Agricoltura, industrie, trasporti. Quali sono le attività a rischio contagio da coronavirus? Ecco la tabella

Nell’ultimo mese centinaia di migliaia di italiani hanno continuato a lavorare in attività ad alto rischio che non sono state chiuse perché considerate essenziali. La tabella in basso, riportata da Il Mattino è messa a disposizione della task force che sta definendo le grandi linee strategiche della riapertura dell’Azienda Italia, indica che molte attività non sospese a marzo – dagli uffici pubblici che hanno garantito servizi importanti, al settore del trasporto aereo, all’assistenza sanitaria e degli anziani – in tempi di pandemia vanno considerate come lavori a rischio alto o medio alto.

tabella rischio contagio

Perché questa tabella ora assume una importanza tutta particolare? Per due ragioni. La prima è che dimostra che durante una epidemia si può lavorare rimanendo sani, ovviamente rispettando regole particolarmente severe e avendo a disposizione tutti gli strumenti per difendersi. La seconda ragione è ancora più densa di significato: non sono gli ambienti in sè, come le fabbriche o gli uffici, a costituire occasione di particolare pericolo. La tabella segnala che in una fabbrica meccanica o di mobili se si lavora con guanti e mascherina difficilmente ci si può infettare perché si tratta di ambienti di lavoro a basso rischio.
E allora perché abbiamo chiuso migliaia di fabbriche e decine di migliaia di negozi?
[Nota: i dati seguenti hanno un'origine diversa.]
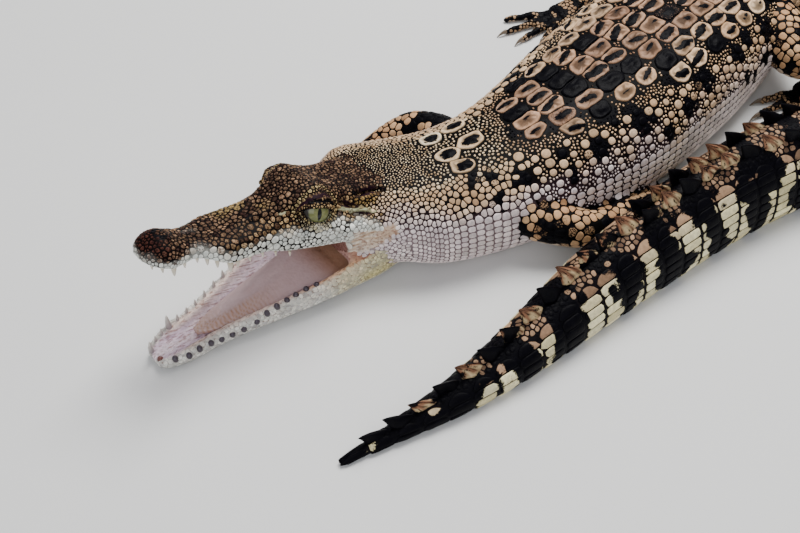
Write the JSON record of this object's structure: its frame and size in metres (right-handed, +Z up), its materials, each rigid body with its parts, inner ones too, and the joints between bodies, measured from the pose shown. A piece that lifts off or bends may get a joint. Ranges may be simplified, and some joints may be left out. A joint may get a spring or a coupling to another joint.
{
  "type": "saltwater crocodile model",
  "caption": "Life-size still model of a young saltwater crocodile lying on its belly with its mouth open and its tail curled forward beside it.",
  "frame": {"origin": "on the floor, under the middle of the model's footprint", "axes": "+Z up, snout towards -Y, the animal's left side and its curled tail towards +X"},
  "size_m": [0.2206, 0.4385, 0.0683],
  "materials": {
    "crown_hide": "cracked horny scales, brown with ochre",
    "throat_hide": "smooth pale jaw skin with fine specks",
    "scaly_hide": "separate raised scales, tan and cream with black blotches and bands",
    "mouth_skin": "moist pinkish mouth skin",
    "eyeball": "wet eye, yellow-green iris with an upright slit",
    "claw_horn": "dark horn"
  },
  "bodies": {
    "root": {"head": "crown_hide", "lower_jaw": "throat_hide", "tongue": "mouth_skin", "mouth_lining": "mouth_skin", "eye_left": "eyeball", "eye_right": "eyeball", "neck": "scaly_hide", "trunk_front": "scaly_hide", "trunk_rear": "scaly_hide", "tail_1": "scaly_hide", "tail_2": "scaly_hide", "tail_3": "scaly_hide", "tail_4": "scaly_hide", "tail_5": "scaly_hide", "foreleg_left_upper": "scaly_hide", "foreleg_left_lower": "scaly_hide", "foreleg_right_upper": "scaly_hide", "foreleg_right_lower": "scaly_hide", "hindleg_left_upper": "scaly_hide", "hindleg_left_lower": "scaly_hide", "hindleg_right_upper": "scaly_hide", "hindleg_right_lower": "scaly_hide", "forefoot_left": "scaly_hide", "forefoot_right": "scaly_hide", "hindfoot_left": "scaly_hide", "hindfoot_right": "scaly_hide", "claw_fore_left_1": "claw_horn", "claw_fore_left_2": "claw_horn", "claw_fore_left_3": "claw_horn", "claw_fore_right_1": "claw_horn", "claw_fore_right_2": "claw_horn", "claw_fore_right_3": "claw_horn", "claw_hind_left_1": "claw_horn", "claw_hind_left_2": "claw_horn", "claw_hind_left_3": "claw_horn", "claw_hind_right_1": "claw_horn", "claw_hind_right_2": "claw_horn", "claw_hind_right_3": "claw_horn"}
  },
  "joints": []
}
Innanzitutto per impedire al virus di diffondersi («Non c’è stato alcun picco epidemico perché lo abbiamo stroncato sul nascere stando a casa», ha spiegato ieri il professor Gianni Rezza dell’Istituto Superiore dei sanità) ma soprattutto perché ai primi di marzo non avevamo né gli strumenti né le conoscenze organizzative necessarie per difenderci e affrontare questo nemico insidioso e feroce.

LINEE DI MONTAGGIO
L’epidemia infatti più che lungo le linee di montaggio o intorno a una scrivania potrebbe tornare a diffondersi più facilmente vicino alle macchinette del caffé, nei corridoi dove si fanno volentieri due chiacchiere, nelle mense, in piccoli ambienti come gli spogliatoi poco areati e soprattutto nei mezzi di trasporto pubblico che milioni di italiani usano per svolgere la propria professione.
Ecco, la tabella ci dice che si può (con gradualità) tranquillamente tornare a lavorare (magari prima in alcune Regioni e poi in altre) a patto che le condizioni di contorno al lavoro siano riorganizzate come altrettante barriere anti-Covid. In questo contesto i trasporti pubblici assumono una connotazione strategica nella battaglia per evitare che la recessione annichilisca l’economia.
E ieri la ministra dei Trasporti, Paola De Micheli, in una intervista al Tg2 ne è parsa consapevole. «La prima regola per riuscire a governare bene la Fase 2 sulla questione dei trasporti deve essere il cambio degli orari di lavoro per riuscire ad evitare i picchi di necessità e di fabbisogno soprattutto sui mezzi di trasporto pubblico locale ma non solo», ha detto la De Micheli. «Recupereremo tutta l’esperienza fatta in queste settimane anche drammatiche – ha proseguito – attraverso l’utilizzo delle linee guida sui trasporti passeggeri che abbiamo emanato all’inizio di marzo: innanzitutto cambierà il modello di prenotazione perché sarà necessario non arrivare mai a un riempimento del 100% dei mezzi. Anche sugli autobus, infatti sarà necessario rispettare il distanziamento di un metro fra le persone, ci sarà l’obbligo delle mascherine e su ogni mezzo di trasporto per mare, per terra e cielo dovrà esserci la possibilità di avere sempre i liquidi per lavarsi le mani con una certa frequenza». La ministra ha lasciato capire che con ogni probabilità per salire in metropolitana bisognerà farsi controllare la febbre. Poi, forse, le aperture degli uffici saranno scaglionate anche al sabato per impedire affollamenti in quegli orari che fino a un mese fa erano di punta.